Fragility and hysteretic creep in frictional granular jamming

Abstract

The granular jamming transition is experimentally investigated in a two-dimensional system of frictional, bi-dispersed disks subject to quasi-static, uniaxial compression at zero granular temperature. Currently accepted results show the jamming transition occurs at a critical packing fraction φc. In contrast, we observe the first compression cycle exhibits fragility - metastable configuration with simultaneous jammed and un-jammed clusters - over a small interval in packing fraction (φ1 < φ < φ2). The fragile state separates the two conditions that define φc with an exponential rise in pressure starting at φ1 and an exponential fall in disk displacements ending at φ2. The results are explained through a percolation mechanism of stressed contacts where cluster growth exhibits strong spatial correlation with disk displacements.
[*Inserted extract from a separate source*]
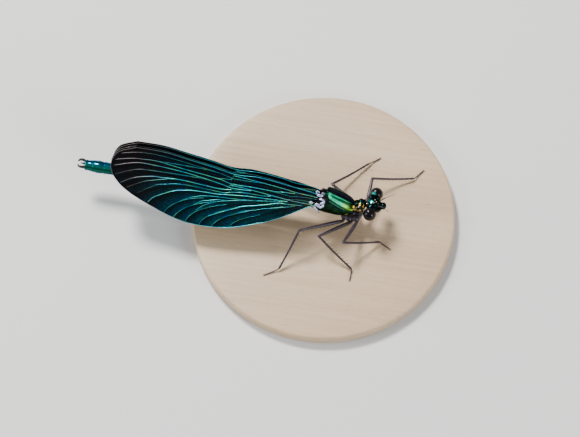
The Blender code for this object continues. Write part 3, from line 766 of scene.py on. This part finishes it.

Measurements with several disk materials of varying elastic moduli E and friction coefficients μ, show friction directly controls the start of the fragile state, but indirectly controls the exponential slope. Additionally, we experimentally confirm recent predictions relating the dependence of φc on μ. Under repetitive loading (compression), the system exhibits hysteresis in pressure, and the onset φc increases slowly with repetition number. This friction induced hysteretic creep is interpreted as the granular pack's evolution from a metastable to an eventual structurally stable configuration. It is shown to depend upon the quasi-static step size φ which provides the only perturbative mechanism in the experimental protocol, and the friction coefficient μ which acts to stabilize the pack.